Scripts that build objects
____
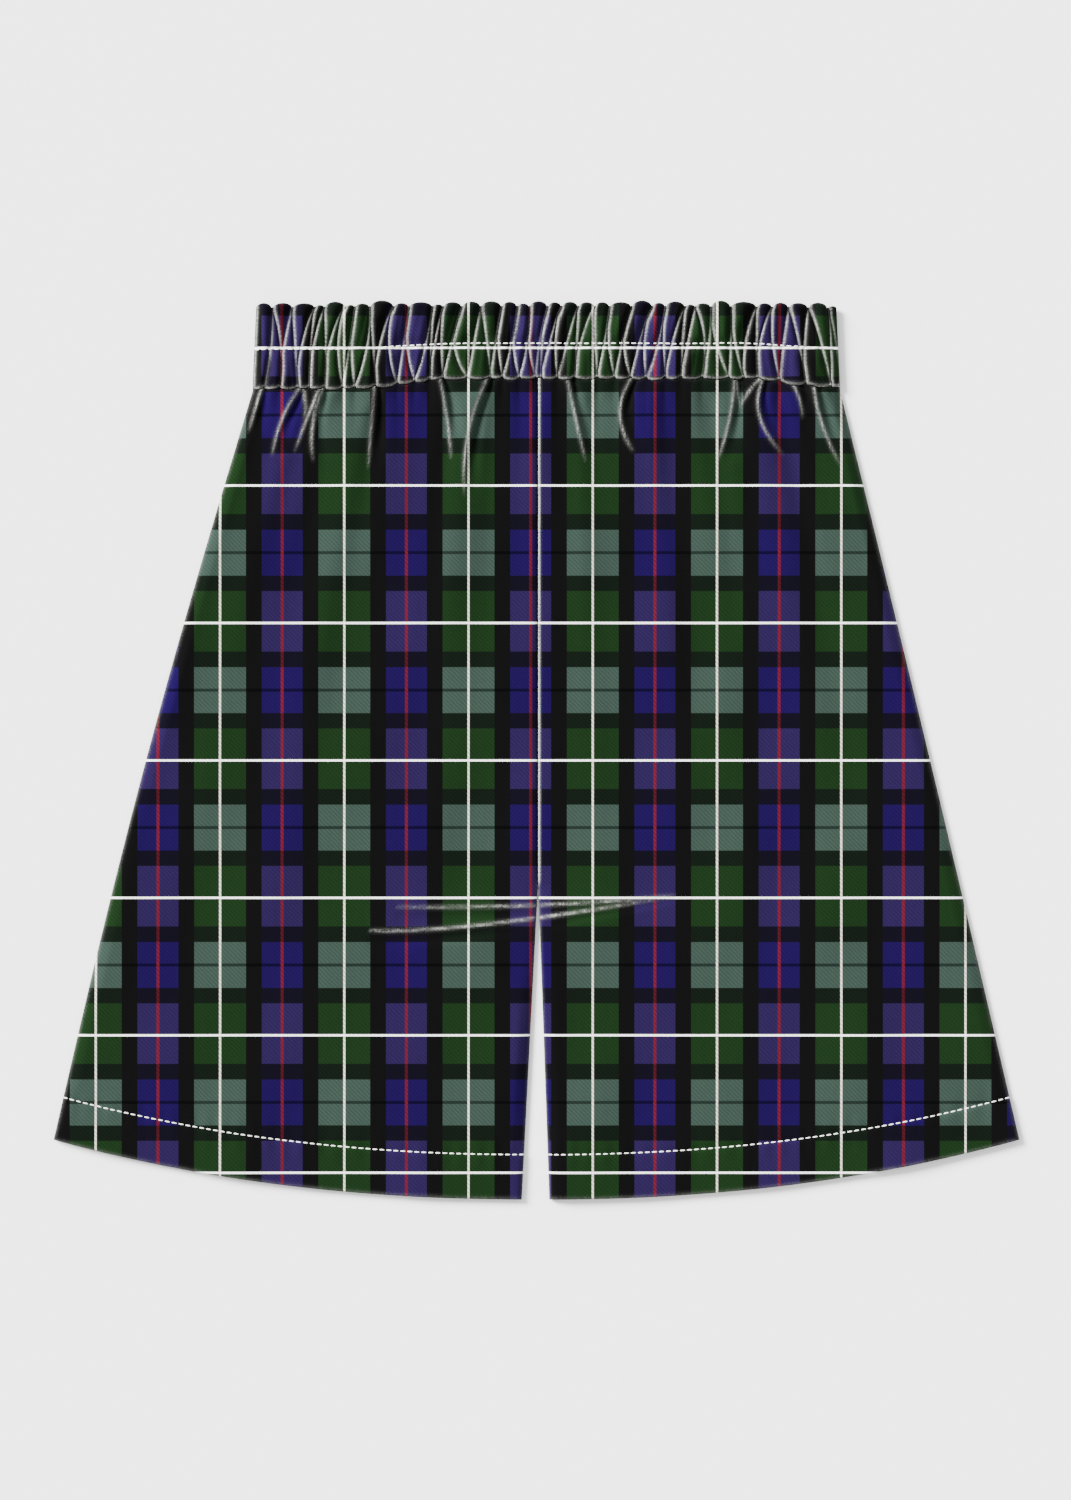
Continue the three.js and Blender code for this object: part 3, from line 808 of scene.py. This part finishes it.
def hem_puckers(x, from_hem):
    wander = HEM_PUCKER_WANDER * np.sin(x / HEM_PUCKER_DRIFT)
    wave = np.sin(2 * math.pi * x / HEM_PUCKER_PITCH + wander)
    return HEM_PUCKER * wave * bell(from_hem - HEM_DEPTH, HEM_PUCKER_REACH)


def puckers(x, below):
    k, across, width = fold_at(FEET, x)
    fade = mix(*PUCKER_FADE, scatter(k, 1))
    return PUCKER * arch(across, width, PUCKER_ROUND) * np.exp(-below / fade)


print("hem", HEM_DEPTH, "mm deep, with a channel of", STITCH_CHANNEL, "mm")

# %% [markdown]
# The front panels lie on the back ones along their seams and stand off them between, most of all under
# the waistband. All of it adds up: the rise off the back, the slow waves, the creases and the marks of
# the sewing. The back panels rest on the surface, so they only give way upwards.

# %% Height of the cloth
CLOTH_SOLID = 1.2  # wall of a panel's solid in the frame
HEM_SOLID = 1.7
EDGE_ROLL = 7  # how far in from its edges a front panel still rises
LOFT = 1.1  # how far the front stands off the back
HEM_LOFT = 0.35  # share of that at the hem
HEM_SETTLE = 60  # height over the hem where it is whole
WAIST_RISE = 1.6  # added under the waistband
WAIST_FADE = 46
FLUTE_START = 12  # distance below the seam at which the flutes reach their height
SIDE_CALM = 4  # no creases this close to a side seam
SEAM_SINK = {"right": 0.7, "left": 0.1}  # how far the cloth sinks towards the centre seam
SEAM_ROLL = 5
BACK_TROUGH = 0.4  # depth of the back's troughs and puckers, against the front's
BACK_PUCKER = 0.3


def from_edges(side, x, y):
    """Distances to the side seam, the inner edge, the hem and the waist seam."""
    waist = front_foot(x) - SEAM_GAP
    return (
        np.abs(x - side_seam(side, y)),
        np.abs(x - inner_edge(side, y)),
        np.maximum(0, y - hem_edge(x)),
        np.maximum(0, waist - y),
    )


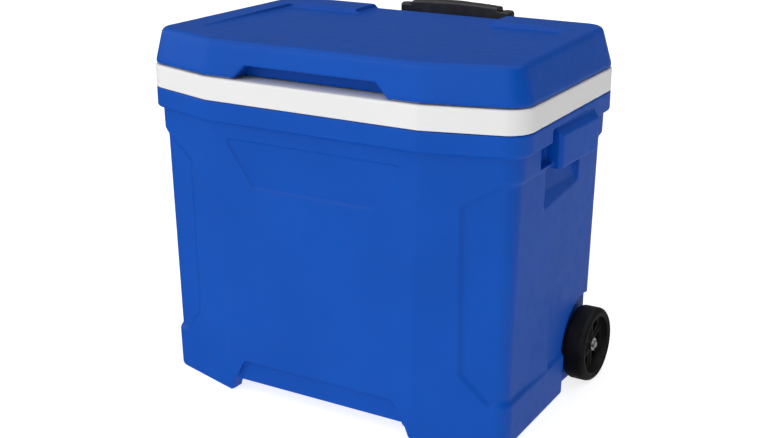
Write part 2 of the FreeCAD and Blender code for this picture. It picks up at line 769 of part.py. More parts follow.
def make_hinge_bracket(side):
    """Plate on the back of the rim with two knuckles for the pin."""
    x = side * HINGE_X
    half = HINGE_WIDTH / 2
    shape = box((x - half, x + half), (BRACKET_FACE, BRACKET_BACK), (BRACKET_LOW, BRACKET_HIGH))
    for low, high in ((x - half, x - half + KNUCKLE), (x + half - KNUCKLE, x + half)):
        arm = box((low, high), (BRACKET_FACE, BRACKET_BACK), (BRACKET_HIGH - 1, HINGE_Z))
        shape = shape.fuse(arm).fuse(rod_x(KNUCKLE_RADIUS, (low, high), HINGE_DEPTH, HINGE_Z))
    shape = shape.removeSplitter()
    shape = shape.cut(rod_x(PIN_RADIUS + PRESSED, (x - OUTSIDE, x + OUTSIDE), HINGE_DEPTH, HINGE_Z))
    for dx in (-BRACKET_SCREW_X, BRACKET_SCREW_X):
        depth = (BRACKET_FACE - 1, BRACKET_BACK + 1)
        shape = shape.cut(rod_y(SCREW_RADIUS + HOLE_SLACK, x + dx, depth, BRACKET_SCREW_Z))
    return shape


def make_hinge_leaf(side):
    """Leaf on the lid's rear wall with one knuckle between the bracket's two."""
    half = HINGE_WIDTH / 2 - KNUCKLE - KNUCKLE_GAP
    x = side * HINGE_X
    face, back = LEAF_SEAT, LEAF_SEAT + LEAF_THICK
    outline = [
        (lid_wall_depth(LEAF_LOW) + face, LEAF_LOW),
        (lid_wall_depth(LEAF_LOW) + back, LEAF_LOW),
        (lid_wall_depth(LEAF_HIGH) + back, LEAF_HIGH),
        (lid_wall_depth(LEAF_HIGH) + face, LEAF_HIGH),
    ]
    leaf = prism_x(outline, (x - half, x + half))
    knuckle = rod_x(KNUCKLE_RADIUS, (x - half, x + half), HINGE_DEPTH, HINGE_Z)
    leaf = leaf.fuse(knuckle.cut(lid_wall_block())).removeSplitter()
    leaf = leaf.cut(rod_x(PIN_RADIUS + RUNNING, (x - OUTSIDE, x + OUTSIDE), HINGE_DEPTH, HINGE_Z))
    for hole in leaf_screw_rods(side, SCREW_RADIUS + HOLE_SLACK, LEAF_SCREW_LENGTH):
        leaf = leaf.cut(hole)
    return leaf


def lid_wall_block():
    """Everything in front of the lid's rear wall, plus the leaf's seat."""
    low, high = LEAF_LOW - 10, LEAF_HIGH + 10
    outline = [
        (0, low),
        (lid_wall_depth(low) + LEAF_SEAT, low),
        (lid_wall_depth(LID_SHOULDER) + LEAF_SEAT, LID_SHOULDER),
        (lid_wall_depth(high) + LEAF_SEAT, high),
        (0, high),
    ]
    return prism_x(outline, (-OUTSIDE, OUTSIDE))


def leaf_screw_rods(side, radius, length):
    """Rods through the leaf and this far into the lid, along the wall's normal."""
    normal = wall_normal()
    rods = []
    for z in LEAF_SCREWS:
        foot = Vector(side * HINGE_X, y_at(lid_wall_depth(z) + LEAF_SEAT), z)
        rods.append(Part.makeCylinder(radius, length + 2 * LEAF_THICK, foot - normal * length, normal))
    return rods


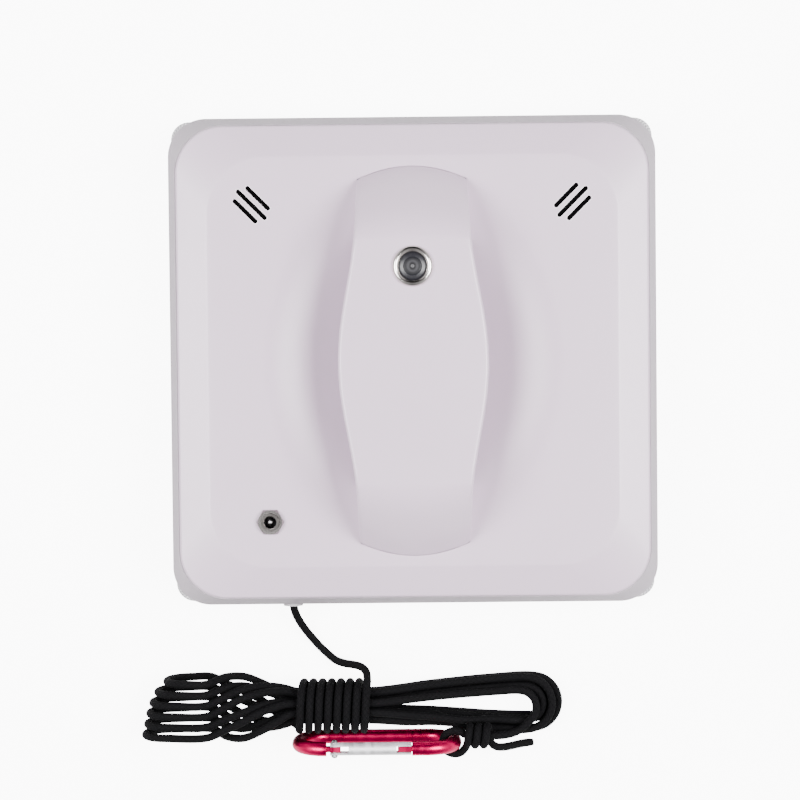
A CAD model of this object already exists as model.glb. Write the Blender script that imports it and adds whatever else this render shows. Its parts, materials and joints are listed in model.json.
____
> **What is needed**
Everything from the first line of the data through the line containing "deep, with a" should be echoed exactly. Add nothing.

> **Worked answer**
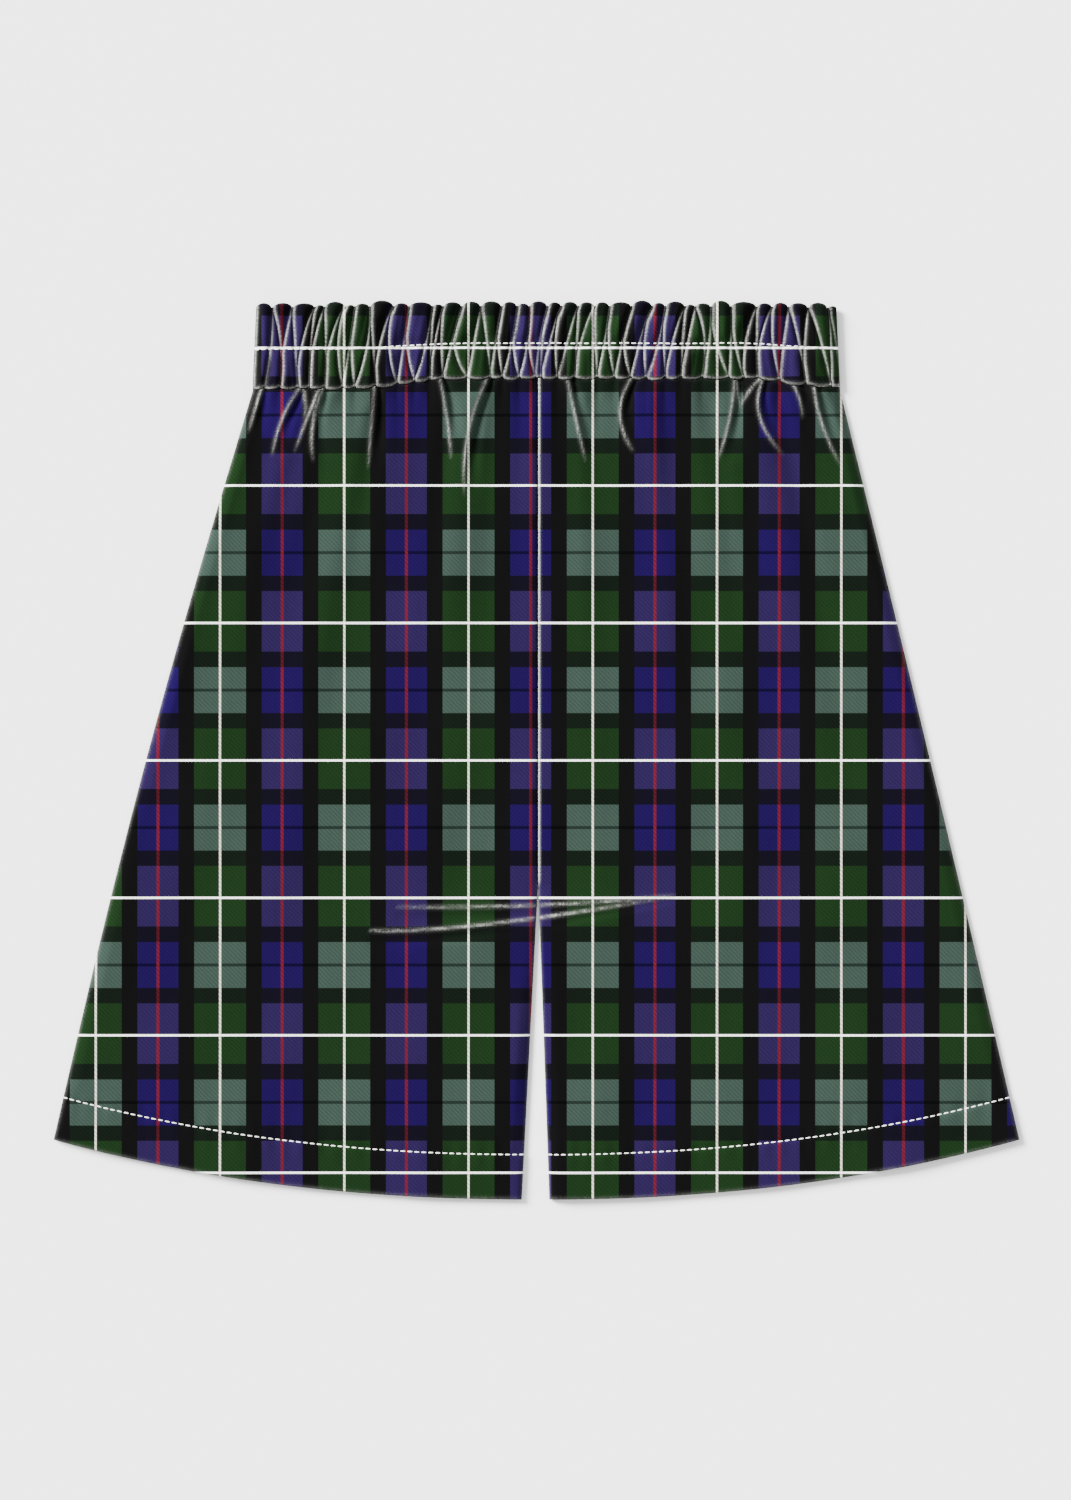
Continue the three.js and Blender code for this object: part 3, from line 808 of scene.py. This part finishes it.
def hem_puckers(x, from_hem):
    wander = HEM_PUCKER_WANDER * np.sin(x / HEM_PUCKER_DRIFT)
    wave = np.sin(2 * math.pi * x / HEM_PUCKER_PITCH + wander)
    return HEM_PUCKER * wave * bell(from_hem - HEM_DEPTH, HEM_PUCKER_REACH)


def puckers(x, below):
    k, across, width = fold_at(FEET, x)
    fade = mix(*PUCKER_FADE, scatter(k, 1))
    return PUCKER * arch(across, width, PUCKER_ROUND) * np.exp(-below / fade)


print("hem", HEM_DEPTH, "mm deep, with a channel of", STITCH_CHANNEL, "mm")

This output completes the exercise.